A veces me llegan como víctimas de guerra: destrozados,
arañados, doblados, o sencillamente decapitados. Me suplicáis con la mirada una
solución, un milagro que los recupere.
Entonces yo los cojo y caso a caso los examino. Los
analizo. Y empiezo a maniobrar. A veces me ayudo de algún utensilio de cocina.
Otras tengo que utilizar una herramienta. Y otras simplemente con los dedos. La
mayoría de las veces tengo éxito.
Como en una liturgia pagana, el juguete regresa a la
vida. Lo recogéis satisfechos. Me miráis agradecidos y orgullosos. “No esperaba
menos de ti”, parece decir vuestro gesto.
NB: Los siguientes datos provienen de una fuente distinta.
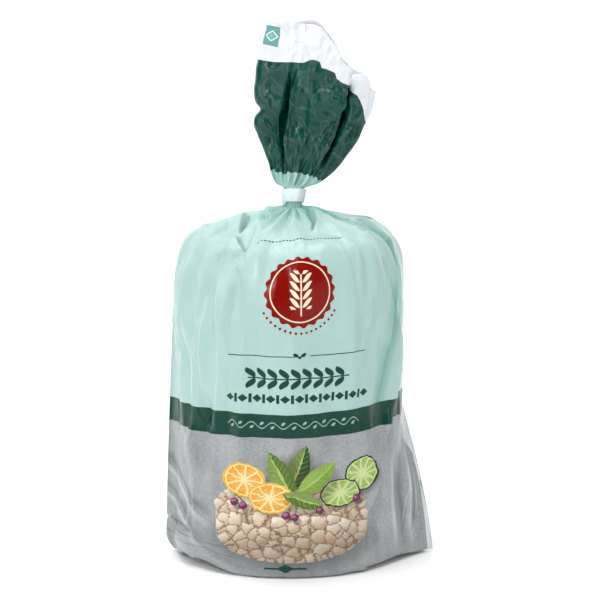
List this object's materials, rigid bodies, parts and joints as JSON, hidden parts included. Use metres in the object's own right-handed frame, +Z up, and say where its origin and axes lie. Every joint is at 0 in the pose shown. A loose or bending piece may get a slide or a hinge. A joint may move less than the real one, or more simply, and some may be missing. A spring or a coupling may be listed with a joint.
{
  "type": "bag of puffed rice cakes",
  "caption": "Round stack of puffed rice cakes in a printed film bag, gathered into a crumpled fan above a paper tape, with flat side-seal ears at the base.",
  "frame": {"origin": "on the floor, at the middle of the flat base under the stack of cakes", "axes": "+Z up along the stack towards the gathered top, -Y out of the printed front, +X towards the longer side-seal ear"},
  "size_m": [0.1164, 0.0988, 0.2304],
  "materials": {
    "printed_film": "printed polypropylene film, soft gloss, creased",
    "paper_tape": "matt white paper tape"
  },
  "bodies": {
    "root": {"film_bag": "printed_film", "closure_tape": "paper_tape"}
  },
  "joints": []
}
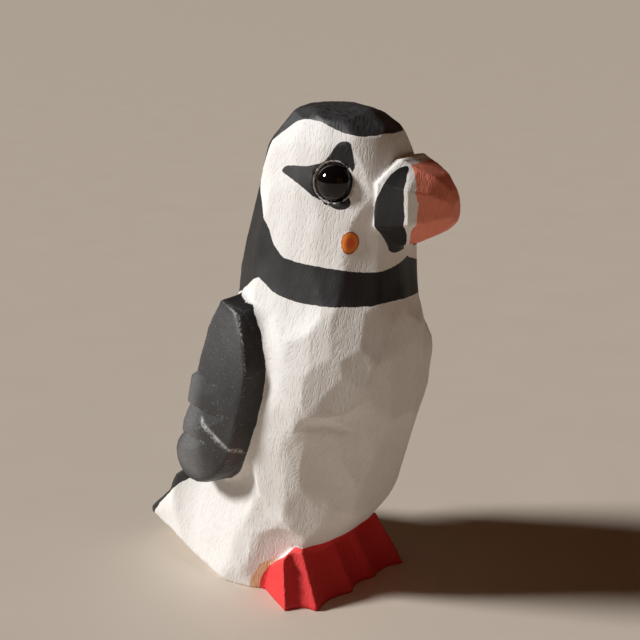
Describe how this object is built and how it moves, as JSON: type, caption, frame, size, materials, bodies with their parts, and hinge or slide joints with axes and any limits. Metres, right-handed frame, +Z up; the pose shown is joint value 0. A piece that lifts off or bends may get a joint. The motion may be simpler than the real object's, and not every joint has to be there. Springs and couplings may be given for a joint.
{
  "type": "wooden puffin figurine",
  "caption": "Small whittled puffin figurine that stands on its own feet, hand painted in black, white and red, with black glass bead eyes.",
  "frame": {"origin": "middle of the feet on the flat underside that rests on the table", "axes": "+Z up to the crown, -Y forward the way the bird faces, -X towards its right wing"},
  "size_m": [0.0356, 0.0579, 0.081],
  "materials": {
    "painted_wood": "matte acrylic paint over knife-cut wood",
    "black_glass": "polished black glass"
  },
  "bodies": {
    "root": {"puffin_body": "painted_wood", "left_eye": "black_glass", "right_eye": "black_glass"}
  },
  "joints": []
}
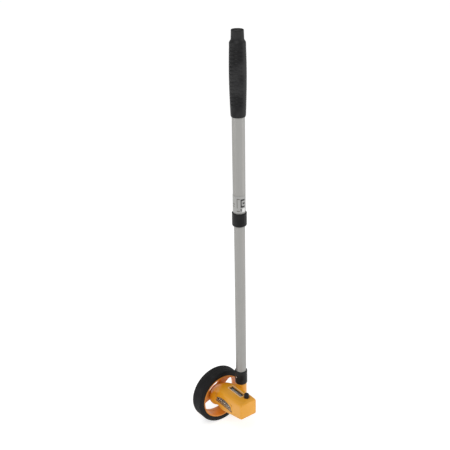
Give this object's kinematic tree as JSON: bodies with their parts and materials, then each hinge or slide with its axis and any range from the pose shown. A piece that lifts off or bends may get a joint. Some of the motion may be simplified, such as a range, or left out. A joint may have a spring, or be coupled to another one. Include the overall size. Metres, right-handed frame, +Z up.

Me imagino que para vosotros mis manos son mágicas.
Otras veces acudís sollozando. Un golpe fortuito, una
pequeña contrariedad o un capricho negado provocan un desconsolado llanto. Os
abrazo. Os beso. Y las lágrimas empiezan a remitir. Un par de caricias más y
dejan de brotar.
Papá lo arregla y lo cura todo, debéis pensar. Papá es
Dios.
Para mí, mi padre también fue Dios. Pero un día me di
cuenta de que no era infalible. De que era mortal y humano. Y que se equivocaba,
como me equivoco yo con vosotros. Y le quise más.
Espero que algún día, cuando me descubráis en la impostura, os ocurra lo mismo conmigo. Jugar
a ser Dios, siendo imperfecto, no es banal. No es un juego de niños.